== Material provided

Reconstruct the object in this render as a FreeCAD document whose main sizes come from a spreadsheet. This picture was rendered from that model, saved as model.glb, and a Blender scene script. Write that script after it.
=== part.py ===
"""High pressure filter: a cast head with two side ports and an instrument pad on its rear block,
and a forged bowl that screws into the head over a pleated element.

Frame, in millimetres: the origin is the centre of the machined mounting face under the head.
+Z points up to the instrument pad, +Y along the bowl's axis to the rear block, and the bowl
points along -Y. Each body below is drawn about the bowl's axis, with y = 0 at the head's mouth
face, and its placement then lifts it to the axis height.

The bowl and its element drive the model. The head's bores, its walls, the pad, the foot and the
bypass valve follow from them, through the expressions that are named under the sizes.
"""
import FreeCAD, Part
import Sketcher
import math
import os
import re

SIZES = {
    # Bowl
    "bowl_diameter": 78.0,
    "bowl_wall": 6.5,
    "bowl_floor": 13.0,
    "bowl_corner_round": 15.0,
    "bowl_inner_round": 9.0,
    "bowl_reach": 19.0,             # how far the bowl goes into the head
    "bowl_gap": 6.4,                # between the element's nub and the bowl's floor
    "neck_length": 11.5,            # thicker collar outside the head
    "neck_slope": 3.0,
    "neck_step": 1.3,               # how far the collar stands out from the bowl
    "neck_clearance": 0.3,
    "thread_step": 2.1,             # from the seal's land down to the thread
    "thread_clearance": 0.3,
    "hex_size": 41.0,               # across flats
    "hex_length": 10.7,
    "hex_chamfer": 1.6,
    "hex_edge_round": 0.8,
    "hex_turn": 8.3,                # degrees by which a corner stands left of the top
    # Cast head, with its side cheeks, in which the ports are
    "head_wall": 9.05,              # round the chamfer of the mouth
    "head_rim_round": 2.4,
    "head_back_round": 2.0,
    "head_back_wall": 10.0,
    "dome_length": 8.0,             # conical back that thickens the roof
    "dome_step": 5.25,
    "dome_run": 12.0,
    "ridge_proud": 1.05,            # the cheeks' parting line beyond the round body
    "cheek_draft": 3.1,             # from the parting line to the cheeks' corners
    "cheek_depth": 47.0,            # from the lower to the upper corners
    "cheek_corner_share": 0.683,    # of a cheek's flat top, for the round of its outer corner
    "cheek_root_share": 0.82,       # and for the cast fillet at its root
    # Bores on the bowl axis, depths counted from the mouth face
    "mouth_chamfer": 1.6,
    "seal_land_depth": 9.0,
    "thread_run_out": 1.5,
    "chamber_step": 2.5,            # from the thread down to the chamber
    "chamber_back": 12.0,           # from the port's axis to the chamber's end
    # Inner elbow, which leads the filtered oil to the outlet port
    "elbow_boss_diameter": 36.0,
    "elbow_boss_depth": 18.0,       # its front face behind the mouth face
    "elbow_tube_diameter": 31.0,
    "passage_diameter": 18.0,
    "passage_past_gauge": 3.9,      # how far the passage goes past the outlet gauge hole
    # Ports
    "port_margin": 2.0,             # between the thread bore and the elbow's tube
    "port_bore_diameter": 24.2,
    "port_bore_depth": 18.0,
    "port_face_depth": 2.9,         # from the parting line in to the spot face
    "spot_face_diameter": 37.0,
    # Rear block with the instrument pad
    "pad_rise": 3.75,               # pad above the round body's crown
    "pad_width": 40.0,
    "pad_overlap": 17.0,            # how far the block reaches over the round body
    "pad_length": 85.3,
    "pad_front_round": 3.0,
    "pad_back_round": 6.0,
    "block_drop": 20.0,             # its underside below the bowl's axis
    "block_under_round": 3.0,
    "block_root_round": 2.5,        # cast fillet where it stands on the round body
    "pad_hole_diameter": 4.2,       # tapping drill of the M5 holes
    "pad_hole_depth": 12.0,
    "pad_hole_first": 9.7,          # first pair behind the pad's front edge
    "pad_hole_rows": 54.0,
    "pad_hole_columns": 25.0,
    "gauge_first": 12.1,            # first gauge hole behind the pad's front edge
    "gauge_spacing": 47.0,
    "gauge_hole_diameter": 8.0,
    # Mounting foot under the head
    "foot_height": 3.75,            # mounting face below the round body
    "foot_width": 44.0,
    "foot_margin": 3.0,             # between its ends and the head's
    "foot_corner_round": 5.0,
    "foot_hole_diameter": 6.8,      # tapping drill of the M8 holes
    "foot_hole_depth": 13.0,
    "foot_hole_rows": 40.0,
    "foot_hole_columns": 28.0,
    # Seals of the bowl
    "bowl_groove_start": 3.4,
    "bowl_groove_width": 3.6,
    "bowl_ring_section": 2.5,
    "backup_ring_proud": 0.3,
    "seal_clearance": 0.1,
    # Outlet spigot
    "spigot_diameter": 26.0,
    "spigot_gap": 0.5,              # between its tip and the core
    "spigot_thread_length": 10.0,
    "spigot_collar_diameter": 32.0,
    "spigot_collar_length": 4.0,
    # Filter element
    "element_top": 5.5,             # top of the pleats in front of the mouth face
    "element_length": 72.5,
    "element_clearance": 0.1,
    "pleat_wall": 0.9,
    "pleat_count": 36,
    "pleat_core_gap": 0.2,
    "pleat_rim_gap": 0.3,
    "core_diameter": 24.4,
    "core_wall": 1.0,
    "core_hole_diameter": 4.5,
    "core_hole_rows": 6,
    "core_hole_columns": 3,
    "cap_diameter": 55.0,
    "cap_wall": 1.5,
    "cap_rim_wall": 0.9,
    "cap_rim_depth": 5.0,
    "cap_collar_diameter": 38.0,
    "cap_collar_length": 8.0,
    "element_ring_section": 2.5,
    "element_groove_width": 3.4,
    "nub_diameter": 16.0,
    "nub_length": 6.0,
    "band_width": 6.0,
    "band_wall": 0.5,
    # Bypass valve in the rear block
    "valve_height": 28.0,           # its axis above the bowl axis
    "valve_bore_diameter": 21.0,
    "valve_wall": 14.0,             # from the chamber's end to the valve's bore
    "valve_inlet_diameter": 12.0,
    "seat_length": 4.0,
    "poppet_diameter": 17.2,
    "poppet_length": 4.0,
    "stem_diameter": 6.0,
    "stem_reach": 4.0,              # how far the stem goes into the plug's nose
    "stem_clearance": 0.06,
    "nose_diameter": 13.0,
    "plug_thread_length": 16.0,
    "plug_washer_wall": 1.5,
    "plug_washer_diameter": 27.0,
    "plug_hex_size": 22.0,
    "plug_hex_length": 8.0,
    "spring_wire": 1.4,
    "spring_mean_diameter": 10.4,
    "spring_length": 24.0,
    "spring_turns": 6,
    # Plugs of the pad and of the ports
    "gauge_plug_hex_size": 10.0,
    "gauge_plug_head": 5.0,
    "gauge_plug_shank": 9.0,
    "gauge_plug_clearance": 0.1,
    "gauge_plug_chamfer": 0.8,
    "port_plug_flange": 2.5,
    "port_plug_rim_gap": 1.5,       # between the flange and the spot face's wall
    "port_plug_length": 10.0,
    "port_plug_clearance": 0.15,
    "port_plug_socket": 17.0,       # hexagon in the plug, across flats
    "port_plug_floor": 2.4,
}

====
== Material provided

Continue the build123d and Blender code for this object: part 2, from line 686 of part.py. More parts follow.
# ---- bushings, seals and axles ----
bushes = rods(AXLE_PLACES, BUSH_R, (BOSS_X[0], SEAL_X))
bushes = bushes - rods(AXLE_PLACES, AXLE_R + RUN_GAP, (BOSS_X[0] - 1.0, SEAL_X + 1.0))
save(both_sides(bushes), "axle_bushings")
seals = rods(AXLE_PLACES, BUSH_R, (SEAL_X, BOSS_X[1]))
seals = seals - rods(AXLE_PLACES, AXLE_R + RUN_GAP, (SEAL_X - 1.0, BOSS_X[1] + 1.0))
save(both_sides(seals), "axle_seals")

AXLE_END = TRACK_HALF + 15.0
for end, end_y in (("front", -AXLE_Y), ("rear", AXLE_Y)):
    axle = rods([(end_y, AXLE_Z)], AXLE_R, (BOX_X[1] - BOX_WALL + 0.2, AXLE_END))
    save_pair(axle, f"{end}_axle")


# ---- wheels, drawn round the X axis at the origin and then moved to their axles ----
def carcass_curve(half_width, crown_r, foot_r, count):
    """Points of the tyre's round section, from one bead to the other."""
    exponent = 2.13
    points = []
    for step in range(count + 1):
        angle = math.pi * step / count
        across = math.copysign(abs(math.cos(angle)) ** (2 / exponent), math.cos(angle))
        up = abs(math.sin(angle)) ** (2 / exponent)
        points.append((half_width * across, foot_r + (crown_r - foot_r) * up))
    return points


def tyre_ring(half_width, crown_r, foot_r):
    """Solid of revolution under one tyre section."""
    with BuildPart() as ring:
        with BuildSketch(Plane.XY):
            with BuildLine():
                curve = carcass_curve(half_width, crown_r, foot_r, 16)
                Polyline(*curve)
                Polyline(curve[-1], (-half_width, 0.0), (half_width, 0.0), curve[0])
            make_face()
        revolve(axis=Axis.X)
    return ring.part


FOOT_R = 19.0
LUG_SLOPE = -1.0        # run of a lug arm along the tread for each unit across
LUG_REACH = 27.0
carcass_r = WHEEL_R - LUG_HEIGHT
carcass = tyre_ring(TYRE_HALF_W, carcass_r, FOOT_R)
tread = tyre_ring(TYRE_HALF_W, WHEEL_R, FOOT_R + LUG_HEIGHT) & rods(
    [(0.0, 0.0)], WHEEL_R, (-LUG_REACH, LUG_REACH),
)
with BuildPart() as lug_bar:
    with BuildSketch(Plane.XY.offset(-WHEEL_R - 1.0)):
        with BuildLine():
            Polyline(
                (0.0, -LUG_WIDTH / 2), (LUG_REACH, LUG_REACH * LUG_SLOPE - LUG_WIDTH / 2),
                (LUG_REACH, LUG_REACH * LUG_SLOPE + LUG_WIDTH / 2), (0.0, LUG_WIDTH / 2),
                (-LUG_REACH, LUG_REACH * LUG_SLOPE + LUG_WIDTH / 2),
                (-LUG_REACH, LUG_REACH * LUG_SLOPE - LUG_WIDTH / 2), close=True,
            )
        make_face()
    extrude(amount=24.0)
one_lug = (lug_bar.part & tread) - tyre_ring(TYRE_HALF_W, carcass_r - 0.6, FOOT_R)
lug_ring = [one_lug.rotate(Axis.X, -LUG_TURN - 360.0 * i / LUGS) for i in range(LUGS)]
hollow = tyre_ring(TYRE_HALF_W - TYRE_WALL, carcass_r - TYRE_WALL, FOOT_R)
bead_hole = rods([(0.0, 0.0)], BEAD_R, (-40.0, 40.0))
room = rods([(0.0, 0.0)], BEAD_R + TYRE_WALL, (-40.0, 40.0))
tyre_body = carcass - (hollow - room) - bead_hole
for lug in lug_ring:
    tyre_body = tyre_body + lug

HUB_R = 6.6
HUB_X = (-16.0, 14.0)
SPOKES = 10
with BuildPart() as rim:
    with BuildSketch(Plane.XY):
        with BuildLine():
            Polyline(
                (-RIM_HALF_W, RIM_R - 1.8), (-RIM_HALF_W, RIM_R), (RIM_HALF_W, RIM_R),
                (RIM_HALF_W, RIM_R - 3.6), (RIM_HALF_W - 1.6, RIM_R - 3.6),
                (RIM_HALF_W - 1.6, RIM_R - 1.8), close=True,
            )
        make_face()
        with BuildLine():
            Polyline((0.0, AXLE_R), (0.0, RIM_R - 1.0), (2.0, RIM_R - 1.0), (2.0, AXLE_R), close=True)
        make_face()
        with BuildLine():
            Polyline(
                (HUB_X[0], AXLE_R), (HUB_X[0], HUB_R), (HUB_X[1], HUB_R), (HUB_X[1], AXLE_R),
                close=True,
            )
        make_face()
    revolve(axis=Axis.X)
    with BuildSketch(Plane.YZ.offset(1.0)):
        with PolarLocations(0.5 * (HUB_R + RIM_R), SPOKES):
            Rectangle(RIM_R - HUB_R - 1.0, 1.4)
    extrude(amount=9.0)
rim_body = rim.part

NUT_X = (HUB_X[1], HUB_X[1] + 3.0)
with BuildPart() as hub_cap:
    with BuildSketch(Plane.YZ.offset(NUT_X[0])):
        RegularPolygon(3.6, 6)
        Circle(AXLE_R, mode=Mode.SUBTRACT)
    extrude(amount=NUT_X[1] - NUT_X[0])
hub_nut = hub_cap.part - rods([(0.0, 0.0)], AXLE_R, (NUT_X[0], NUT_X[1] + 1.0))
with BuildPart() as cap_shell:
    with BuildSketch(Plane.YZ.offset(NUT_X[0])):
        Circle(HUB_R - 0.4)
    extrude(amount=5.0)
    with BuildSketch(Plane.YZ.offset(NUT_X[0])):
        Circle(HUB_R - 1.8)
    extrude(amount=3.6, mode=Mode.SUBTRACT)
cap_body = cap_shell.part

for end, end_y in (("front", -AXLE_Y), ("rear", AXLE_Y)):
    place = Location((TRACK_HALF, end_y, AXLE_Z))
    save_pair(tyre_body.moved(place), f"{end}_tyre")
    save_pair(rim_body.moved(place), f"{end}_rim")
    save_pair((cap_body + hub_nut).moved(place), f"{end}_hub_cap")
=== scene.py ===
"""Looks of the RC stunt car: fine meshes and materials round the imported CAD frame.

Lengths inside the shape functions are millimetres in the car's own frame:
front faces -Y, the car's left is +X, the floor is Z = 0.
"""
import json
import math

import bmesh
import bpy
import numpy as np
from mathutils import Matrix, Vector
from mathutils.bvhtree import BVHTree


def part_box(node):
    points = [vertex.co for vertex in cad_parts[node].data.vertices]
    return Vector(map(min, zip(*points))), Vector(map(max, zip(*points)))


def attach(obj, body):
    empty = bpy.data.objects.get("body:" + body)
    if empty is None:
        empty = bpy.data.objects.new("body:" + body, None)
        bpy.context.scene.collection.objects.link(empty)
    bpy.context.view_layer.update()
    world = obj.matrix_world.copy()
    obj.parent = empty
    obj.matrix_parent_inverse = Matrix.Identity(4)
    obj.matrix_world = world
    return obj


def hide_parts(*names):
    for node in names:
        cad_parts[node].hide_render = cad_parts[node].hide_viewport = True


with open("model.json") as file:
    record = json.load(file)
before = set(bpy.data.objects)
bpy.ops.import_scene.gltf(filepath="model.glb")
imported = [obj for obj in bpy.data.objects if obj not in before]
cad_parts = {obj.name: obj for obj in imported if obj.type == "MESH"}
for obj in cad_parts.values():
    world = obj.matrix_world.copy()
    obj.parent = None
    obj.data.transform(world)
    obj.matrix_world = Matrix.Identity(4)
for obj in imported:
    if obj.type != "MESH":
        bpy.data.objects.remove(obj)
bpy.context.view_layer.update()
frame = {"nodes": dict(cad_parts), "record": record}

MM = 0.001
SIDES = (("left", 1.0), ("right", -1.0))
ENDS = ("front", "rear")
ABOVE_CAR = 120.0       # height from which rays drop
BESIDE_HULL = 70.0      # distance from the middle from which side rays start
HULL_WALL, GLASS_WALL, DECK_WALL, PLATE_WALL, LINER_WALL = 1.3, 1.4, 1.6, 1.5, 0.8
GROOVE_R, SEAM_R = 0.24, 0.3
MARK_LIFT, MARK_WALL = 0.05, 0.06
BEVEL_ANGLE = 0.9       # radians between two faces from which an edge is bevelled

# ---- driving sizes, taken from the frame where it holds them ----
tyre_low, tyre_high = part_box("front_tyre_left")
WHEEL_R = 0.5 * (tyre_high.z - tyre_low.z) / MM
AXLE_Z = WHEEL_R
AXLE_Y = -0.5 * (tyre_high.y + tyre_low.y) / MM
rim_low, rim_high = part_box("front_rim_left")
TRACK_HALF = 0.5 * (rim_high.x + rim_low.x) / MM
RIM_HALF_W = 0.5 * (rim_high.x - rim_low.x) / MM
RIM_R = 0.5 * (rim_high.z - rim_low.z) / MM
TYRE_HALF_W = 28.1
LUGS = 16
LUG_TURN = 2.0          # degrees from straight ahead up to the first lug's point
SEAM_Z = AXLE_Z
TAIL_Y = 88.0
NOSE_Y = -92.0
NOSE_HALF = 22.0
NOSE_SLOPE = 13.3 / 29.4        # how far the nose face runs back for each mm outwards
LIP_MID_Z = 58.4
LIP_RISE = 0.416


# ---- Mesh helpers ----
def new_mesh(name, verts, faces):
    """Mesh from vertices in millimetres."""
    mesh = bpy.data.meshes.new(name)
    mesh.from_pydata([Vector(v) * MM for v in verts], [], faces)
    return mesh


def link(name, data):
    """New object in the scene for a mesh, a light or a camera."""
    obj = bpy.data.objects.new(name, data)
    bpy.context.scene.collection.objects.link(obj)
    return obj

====

Check each line of the records above for "follow", and copy those that have it.

#### Solution:
bypass valve follow from them, through the expressions that are named under the sizes.
Continue the build123d and Blender code for this object: part 2, from line 686 of part.py. More parts follow.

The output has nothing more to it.